■ **Work instructions**
Repeat the listing in full, word for word.

>> BEGIN Data shown

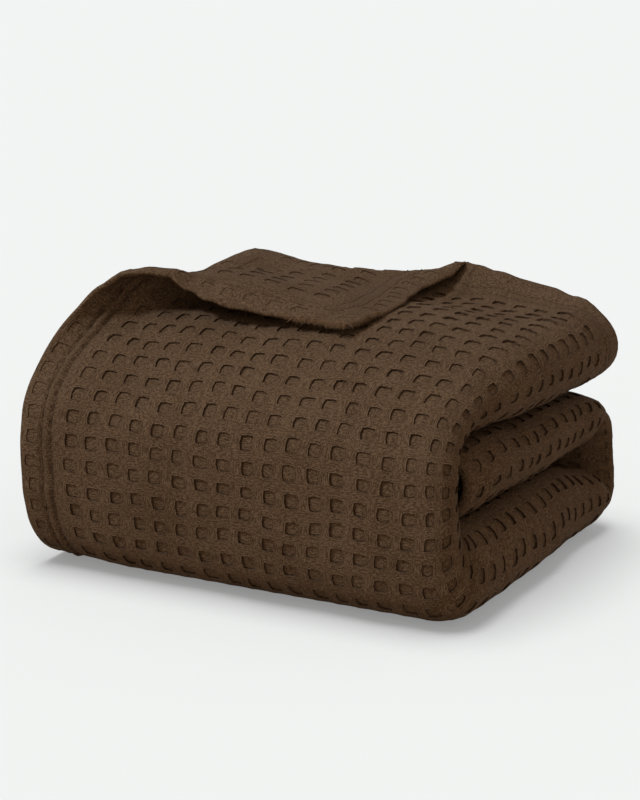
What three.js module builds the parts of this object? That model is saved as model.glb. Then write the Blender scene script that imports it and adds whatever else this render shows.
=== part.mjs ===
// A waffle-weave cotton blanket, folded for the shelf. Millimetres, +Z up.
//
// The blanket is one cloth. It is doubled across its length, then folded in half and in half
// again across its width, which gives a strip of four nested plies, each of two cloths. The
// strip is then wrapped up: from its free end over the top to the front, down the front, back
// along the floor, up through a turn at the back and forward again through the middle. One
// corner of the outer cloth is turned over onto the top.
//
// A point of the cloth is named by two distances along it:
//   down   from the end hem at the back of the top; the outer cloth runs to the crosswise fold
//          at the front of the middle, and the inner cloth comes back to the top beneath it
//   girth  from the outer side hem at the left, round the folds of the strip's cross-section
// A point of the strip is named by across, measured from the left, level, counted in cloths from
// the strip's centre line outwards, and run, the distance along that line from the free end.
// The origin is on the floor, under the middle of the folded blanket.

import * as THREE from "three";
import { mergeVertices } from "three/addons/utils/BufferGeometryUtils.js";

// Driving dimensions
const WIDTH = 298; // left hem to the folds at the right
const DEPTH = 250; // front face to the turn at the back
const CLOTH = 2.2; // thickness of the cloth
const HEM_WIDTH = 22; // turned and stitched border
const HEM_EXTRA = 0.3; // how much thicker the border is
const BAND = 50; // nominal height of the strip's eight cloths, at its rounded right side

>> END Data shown

■ **Result of this task**
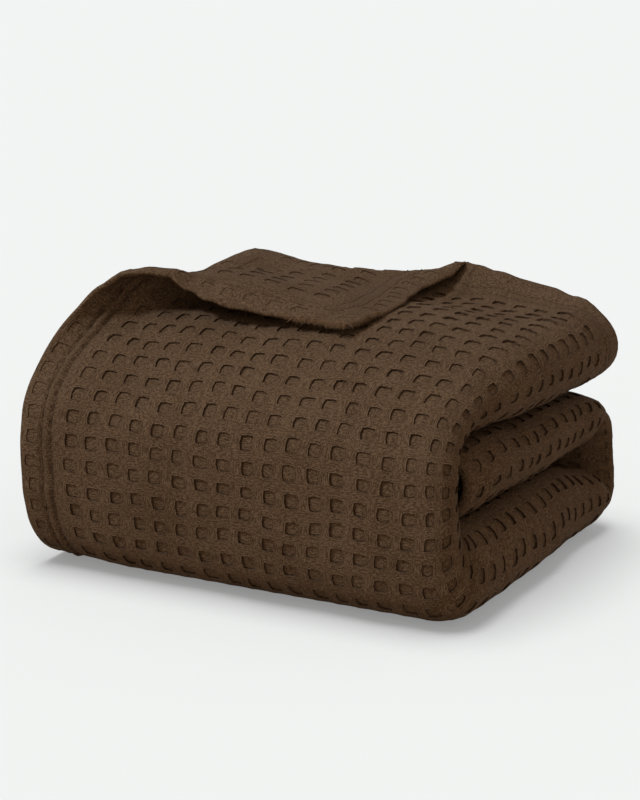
What three.js module builds the parts of this object? That model is saved as model.glb. Then write the Blender scene script that imports it and adds whatever else this render shows.
=== part.mjs ===
// A waffle-weave cotton blanket, folded for the shelf. Millimetres, +Z up.
//
// The blanket is one cloth. It is doubled across its length, then folded in half and in half
// again across its width, which gives a strip of four nested plies, each of two cloths. The
// strip is then wrapped up: from its free end over the top to the front, down the front, back
// along the floor, up through a turn at the back and forward again through the middle. One
// corner of the outer cloth is turned over onto the top.
//
// A point of the cloth is named by two distances along it:
//   down   from the end hem at the back of the top; the outer cloth runs to the crosswise fold
//          at the front of the middle, and the inner cloth comes back to the top beneath it
//   girth  from the outer side hem at the left, round the folds of the strip's cross-section
// A point of the strip is named by across, measured from the left, level, counted in cloths from
// the strip's centre line outwards, and run, the distance along that line from the free end.
// The origin is on the floor, under the middle of the folded blanket.

import * as THREE from "three";
import { mergeVertices } from "three/addons/utils/BufferGeometryUtils.js";

// Driving dimensions
const WIDTH = 298; // left hem to the folds at the right
const DEPTH = 250; // front face to the turn at the back
const CLOTH = 2.2; // thickness of the cloth
const HEM_WIDTH = 22; // turned and stitched border
const HEM_EXTRA = 0.3; // how much thicker the border is
const BAND = 50; // nominal height of the strip's eight cloths, at its rounded right side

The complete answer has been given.